▸ TASK DETAILS
Among the lines of data below, reproduce only those from the one with "CANTLE_HALF_LENGTH, half_depth, 1.0))" through the one with "before = set(bpy.data.objects)", exactly as they stand, both ends included.

==================================================

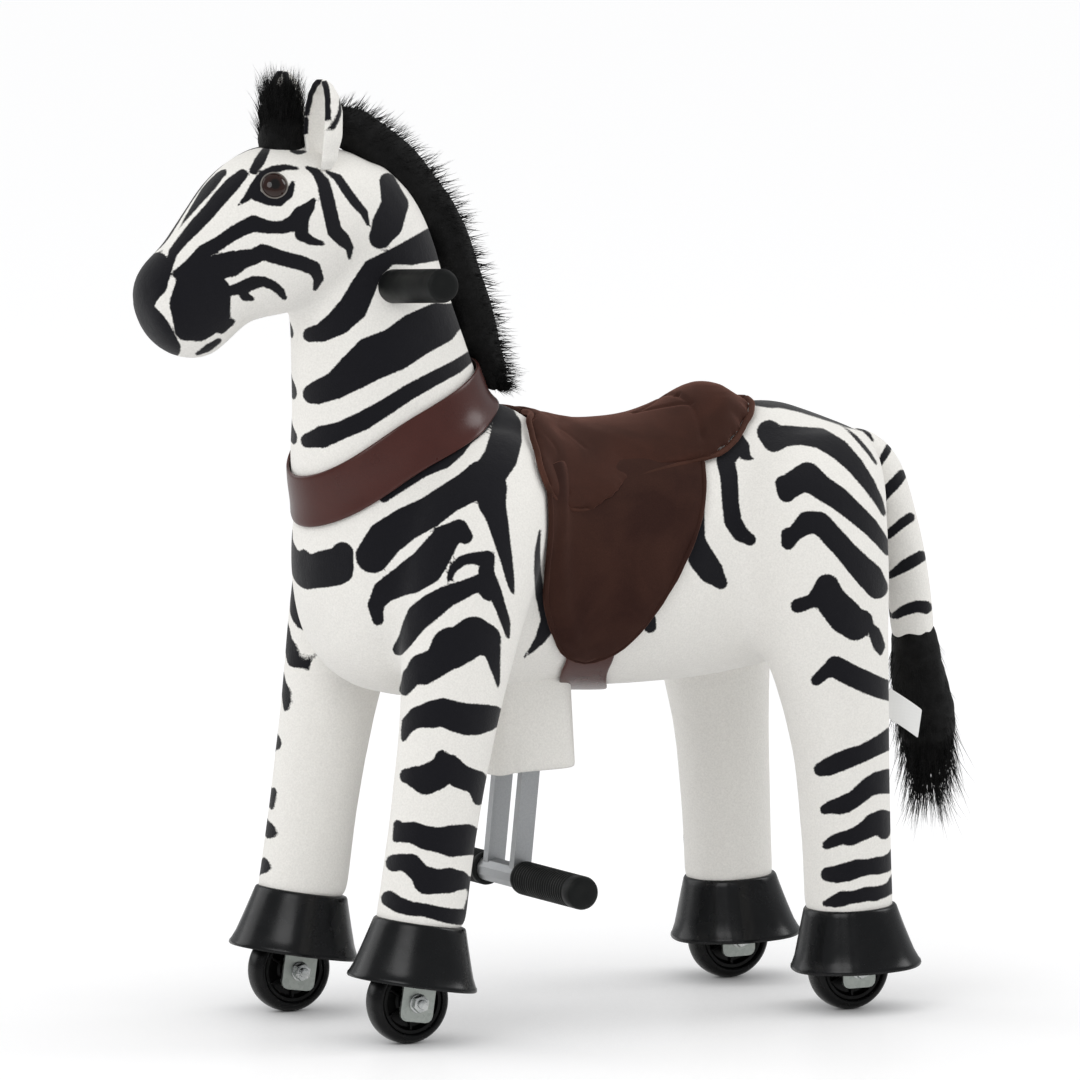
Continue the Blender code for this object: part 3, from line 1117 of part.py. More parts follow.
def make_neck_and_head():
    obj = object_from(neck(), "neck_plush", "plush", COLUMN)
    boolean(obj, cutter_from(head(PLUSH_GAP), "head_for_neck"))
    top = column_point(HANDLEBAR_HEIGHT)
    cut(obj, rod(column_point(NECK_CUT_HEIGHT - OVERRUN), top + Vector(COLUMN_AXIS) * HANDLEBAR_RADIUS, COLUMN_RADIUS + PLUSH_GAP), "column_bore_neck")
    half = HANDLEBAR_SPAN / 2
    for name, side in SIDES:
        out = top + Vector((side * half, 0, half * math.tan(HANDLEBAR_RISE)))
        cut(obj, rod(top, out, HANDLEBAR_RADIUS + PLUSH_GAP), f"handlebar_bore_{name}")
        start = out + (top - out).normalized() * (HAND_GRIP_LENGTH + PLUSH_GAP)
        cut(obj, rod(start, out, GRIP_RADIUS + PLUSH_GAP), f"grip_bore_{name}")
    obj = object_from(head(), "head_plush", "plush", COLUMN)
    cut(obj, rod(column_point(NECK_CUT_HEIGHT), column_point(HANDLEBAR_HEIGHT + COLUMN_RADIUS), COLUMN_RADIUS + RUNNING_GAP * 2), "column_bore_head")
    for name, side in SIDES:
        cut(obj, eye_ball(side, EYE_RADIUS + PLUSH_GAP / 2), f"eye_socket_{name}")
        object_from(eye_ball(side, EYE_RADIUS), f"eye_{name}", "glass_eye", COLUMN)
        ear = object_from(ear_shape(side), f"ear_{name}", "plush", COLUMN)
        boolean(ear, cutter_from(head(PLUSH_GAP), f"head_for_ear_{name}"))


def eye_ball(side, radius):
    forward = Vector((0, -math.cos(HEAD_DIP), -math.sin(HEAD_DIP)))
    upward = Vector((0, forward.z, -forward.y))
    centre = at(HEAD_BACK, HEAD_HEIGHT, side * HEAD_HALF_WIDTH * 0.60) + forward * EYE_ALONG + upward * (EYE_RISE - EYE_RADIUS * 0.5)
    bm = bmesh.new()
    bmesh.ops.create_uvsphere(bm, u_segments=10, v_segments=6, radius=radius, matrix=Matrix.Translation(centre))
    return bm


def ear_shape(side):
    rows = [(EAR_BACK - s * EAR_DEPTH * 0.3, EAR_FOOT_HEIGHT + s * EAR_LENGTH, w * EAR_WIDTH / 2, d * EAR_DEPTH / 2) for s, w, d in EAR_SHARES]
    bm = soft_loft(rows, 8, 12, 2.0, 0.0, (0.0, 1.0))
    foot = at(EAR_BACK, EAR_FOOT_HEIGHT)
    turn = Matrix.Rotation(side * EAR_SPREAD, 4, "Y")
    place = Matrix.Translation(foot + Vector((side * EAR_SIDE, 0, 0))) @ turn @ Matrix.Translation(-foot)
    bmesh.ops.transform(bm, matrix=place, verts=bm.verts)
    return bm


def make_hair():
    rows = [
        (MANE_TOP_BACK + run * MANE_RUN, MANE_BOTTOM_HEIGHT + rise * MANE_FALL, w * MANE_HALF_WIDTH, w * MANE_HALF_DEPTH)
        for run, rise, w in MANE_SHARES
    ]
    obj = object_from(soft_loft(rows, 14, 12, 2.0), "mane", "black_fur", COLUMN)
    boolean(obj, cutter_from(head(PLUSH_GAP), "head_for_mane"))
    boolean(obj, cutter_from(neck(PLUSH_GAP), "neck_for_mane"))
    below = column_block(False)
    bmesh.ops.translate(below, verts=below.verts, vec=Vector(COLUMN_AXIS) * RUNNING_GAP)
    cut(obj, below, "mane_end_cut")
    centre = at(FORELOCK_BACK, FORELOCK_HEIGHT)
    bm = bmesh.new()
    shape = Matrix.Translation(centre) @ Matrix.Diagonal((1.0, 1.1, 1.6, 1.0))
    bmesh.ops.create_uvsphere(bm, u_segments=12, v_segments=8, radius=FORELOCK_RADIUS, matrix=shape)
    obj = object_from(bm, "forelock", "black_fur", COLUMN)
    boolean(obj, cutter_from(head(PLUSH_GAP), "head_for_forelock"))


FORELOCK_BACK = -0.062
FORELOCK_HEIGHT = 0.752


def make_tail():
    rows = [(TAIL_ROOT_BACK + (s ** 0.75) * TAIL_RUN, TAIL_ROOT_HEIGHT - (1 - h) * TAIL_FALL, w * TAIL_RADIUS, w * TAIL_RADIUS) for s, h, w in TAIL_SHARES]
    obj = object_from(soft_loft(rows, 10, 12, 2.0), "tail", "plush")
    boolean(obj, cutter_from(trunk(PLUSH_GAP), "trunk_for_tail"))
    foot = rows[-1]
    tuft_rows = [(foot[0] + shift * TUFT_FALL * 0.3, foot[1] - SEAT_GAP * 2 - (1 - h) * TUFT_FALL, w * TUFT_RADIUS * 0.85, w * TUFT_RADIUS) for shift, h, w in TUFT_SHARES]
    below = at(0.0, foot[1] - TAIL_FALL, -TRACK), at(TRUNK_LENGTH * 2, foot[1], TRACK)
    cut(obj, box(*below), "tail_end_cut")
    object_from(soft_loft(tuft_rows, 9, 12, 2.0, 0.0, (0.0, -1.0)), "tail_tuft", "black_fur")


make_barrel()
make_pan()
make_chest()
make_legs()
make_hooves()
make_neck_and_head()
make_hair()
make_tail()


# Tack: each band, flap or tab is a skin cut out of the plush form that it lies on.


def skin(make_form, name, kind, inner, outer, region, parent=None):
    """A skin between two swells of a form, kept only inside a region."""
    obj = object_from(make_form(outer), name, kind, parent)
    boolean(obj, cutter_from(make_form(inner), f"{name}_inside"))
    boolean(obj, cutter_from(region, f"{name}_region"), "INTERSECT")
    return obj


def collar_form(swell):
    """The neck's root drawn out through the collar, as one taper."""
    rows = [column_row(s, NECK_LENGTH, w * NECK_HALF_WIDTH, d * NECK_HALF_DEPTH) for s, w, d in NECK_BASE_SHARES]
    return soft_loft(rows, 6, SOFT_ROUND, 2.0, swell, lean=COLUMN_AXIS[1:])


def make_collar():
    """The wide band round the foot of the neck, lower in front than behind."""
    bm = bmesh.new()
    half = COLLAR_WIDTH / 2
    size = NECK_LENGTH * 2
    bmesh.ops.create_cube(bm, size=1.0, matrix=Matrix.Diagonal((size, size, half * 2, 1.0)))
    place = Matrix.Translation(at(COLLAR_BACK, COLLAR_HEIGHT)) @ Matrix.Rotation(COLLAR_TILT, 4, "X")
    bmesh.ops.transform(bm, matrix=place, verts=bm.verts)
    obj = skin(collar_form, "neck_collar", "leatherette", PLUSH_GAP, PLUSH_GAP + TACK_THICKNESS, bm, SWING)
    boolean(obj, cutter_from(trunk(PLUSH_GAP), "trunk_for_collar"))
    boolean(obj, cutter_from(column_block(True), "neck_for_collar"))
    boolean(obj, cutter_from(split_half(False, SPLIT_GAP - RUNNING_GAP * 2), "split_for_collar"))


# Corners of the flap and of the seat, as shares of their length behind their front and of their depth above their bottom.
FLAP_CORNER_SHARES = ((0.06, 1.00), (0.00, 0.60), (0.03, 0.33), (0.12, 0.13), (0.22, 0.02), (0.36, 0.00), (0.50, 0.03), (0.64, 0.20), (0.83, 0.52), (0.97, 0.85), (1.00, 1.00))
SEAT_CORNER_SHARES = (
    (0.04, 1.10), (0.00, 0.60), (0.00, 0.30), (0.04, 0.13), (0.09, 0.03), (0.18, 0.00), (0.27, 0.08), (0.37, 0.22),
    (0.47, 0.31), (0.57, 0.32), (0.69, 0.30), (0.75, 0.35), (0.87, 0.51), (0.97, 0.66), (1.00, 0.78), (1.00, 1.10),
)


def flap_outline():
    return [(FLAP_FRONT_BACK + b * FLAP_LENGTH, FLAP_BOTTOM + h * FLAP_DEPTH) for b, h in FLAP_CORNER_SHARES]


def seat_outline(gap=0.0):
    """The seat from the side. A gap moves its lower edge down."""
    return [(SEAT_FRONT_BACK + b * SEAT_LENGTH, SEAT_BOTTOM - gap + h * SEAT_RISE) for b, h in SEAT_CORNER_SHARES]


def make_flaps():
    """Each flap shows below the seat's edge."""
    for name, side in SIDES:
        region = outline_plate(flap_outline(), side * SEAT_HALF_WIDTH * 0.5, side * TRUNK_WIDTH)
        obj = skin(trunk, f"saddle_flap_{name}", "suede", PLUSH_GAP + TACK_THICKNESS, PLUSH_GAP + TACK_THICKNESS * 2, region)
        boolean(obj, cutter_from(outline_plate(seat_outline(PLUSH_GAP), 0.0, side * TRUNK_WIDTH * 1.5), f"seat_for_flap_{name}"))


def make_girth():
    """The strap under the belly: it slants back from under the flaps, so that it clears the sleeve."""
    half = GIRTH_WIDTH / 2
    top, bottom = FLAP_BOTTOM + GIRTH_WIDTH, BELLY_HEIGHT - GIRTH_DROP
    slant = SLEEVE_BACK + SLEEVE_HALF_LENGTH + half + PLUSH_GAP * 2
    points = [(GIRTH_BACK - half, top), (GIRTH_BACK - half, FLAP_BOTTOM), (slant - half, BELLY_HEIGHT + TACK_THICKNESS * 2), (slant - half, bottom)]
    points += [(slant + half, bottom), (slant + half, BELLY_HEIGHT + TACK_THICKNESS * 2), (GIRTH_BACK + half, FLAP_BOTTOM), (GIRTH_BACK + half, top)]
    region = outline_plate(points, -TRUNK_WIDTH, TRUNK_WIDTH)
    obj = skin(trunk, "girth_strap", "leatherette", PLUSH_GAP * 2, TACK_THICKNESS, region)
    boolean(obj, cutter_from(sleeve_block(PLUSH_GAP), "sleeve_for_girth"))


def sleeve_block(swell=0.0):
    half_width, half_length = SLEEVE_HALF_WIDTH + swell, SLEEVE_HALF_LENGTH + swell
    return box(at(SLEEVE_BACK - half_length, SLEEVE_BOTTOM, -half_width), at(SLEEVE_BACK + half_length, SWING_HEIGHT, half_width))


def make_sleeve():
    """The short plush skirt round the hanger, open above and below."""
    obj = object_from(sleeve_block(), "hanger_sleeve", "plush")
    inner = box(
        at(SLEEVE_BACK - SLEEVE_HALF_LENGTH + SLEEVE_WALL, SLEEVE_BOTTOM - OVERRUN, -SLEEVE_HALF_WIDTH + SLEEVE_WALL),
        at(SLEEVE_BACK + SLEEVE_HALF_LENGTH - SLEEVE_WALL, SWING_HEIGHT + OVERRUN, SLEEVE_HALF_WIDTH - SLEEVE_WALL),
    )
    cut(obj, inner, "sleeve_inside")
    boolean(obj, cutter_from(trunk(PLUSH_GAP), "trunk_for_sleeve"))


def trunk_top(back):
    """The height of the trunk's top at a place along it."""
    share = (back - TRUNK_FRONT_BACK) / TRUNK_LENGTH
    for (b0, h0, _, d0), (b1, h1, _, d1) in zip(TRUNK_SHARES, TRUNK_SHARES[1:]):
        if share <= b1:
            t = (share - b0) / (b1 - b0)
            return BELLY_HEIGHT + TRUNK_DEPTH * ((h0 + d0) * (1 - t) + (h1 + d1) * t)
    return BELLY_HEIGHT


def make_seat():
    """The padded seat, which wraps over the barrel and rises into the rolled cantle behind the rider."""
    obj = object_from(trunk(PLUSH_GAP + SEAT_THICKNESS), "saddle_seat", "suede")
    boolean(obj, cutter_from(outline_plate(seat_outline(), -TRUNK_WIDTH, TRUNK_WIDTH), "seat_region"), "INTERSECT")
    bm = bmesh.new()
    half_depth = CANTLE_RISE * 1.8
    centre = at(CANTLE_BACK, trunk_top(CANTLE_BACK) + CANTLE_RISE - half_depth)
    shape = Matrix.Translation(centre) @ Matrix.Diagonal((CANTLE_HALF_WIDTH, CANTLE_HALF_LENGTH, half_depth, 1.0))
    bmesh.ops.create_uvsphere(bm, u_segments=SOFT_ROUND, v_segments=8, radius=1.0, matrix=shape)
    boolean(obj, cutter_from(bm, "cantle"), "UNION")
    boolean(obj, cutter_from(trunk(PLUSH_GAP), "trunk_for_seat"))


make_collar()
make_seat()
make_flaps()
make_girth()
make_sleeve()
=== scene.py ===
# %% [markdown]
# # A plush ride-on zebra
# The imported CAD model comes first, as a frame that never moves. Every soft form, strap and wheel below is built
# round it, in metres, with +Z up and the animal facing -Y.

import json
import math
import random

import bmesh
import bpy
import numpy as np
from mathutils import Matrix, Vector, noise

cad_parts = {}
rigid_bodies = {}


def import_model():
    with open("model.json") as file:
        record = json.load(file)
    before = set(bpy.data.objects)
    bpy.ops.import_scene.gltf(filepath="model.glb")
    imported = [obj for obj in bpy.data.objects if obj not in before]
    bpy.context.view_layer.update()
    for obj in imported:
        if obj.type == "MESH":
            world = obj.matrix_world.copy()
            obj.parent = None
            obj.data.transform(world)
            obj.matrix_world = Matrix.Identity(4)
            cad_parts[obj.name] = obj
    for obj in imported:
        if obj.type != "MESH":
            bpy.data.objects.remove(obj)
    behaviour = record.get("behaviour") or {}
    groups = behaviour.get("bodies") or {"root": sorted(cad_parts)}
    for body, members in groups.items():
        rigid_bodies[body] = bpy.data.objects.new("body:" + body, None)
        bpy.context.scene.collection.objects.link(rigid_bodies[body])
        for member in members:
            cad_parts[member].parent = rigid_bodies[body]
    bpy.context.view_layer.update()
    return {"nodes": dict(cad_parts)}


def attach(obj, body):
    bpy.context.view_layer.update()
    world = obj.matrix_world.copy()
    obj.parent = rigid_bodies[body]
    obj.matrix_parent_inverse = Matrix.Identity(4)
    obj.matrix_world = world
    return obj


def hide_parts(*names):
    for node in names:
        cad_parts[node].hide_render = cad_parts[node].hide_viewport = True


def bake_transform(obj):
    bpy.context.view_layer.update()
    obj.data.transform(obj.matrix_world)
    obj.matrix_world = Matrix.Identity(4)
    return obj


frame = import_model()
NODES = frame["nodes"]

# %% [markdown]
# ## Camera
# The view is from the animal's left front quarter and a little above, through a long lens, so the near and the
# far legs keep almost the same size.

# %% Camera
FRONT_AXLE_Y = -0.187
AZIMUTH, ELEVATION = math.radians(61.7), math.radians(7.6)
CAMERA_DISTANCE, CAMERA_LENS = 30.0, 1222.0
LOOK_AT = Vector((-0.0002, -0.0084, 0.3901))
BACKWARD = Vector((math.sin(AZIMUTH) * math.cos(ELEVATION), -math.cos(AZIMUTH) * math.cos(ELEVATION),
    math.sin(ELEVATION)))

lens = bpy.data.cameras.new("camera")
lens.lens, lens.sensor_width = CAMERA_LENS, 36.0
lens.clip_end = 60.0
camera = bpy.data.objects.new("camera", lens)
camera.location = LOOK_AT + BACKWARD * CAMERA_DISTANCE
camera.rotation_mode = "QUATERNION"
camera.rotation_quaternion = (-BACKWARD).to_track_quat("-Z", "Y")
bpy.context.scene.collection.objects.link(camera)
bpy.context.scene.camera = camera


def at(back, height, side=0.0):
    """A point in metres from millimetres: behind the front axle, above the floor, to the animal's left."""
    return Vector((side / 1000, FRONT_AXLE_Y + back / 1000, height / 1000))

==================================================

▸ TASK RESULT
    shape = Matrix.Translation(centre) @ Matrix.Diagonal((CANTLE_HALF_WIDTH, CANTLE_HALF_LENGTH, half_depth, 1.0))
    bmesh.ops.create_uvsphere(bm, u_segments=SOFT_ROUND, v_segments=8, radius=1.0, matrix=shape)
    boolean(obj, cutter_from(bm, "cantle"), "UNION")
    boolean(obj, cutter_from(trunk(PLUSH_GAP), "trunk_for_seat"))


make_collar()
make_seat()
make_flaps()
make_girth()
make_sleeve()
=== scene.py ===
# %% [markdown]
# # A plush ride-on zebra
# The imported CAD model comes first, as a frame that never moves. Every soft form, strap and wheel below is built
# round it, in metres, with +Z up and the animal facing -Y.

import json
import math
import random

import bmesh
import bpy
import numpy as np
from mathutils import Matrix, Vector, noise

cad_parts = {}
rigid_bodies = {}


def import_model():
    with open("model.json") as file:
        record = json.load(file)
    before = set(bpy.data.objects)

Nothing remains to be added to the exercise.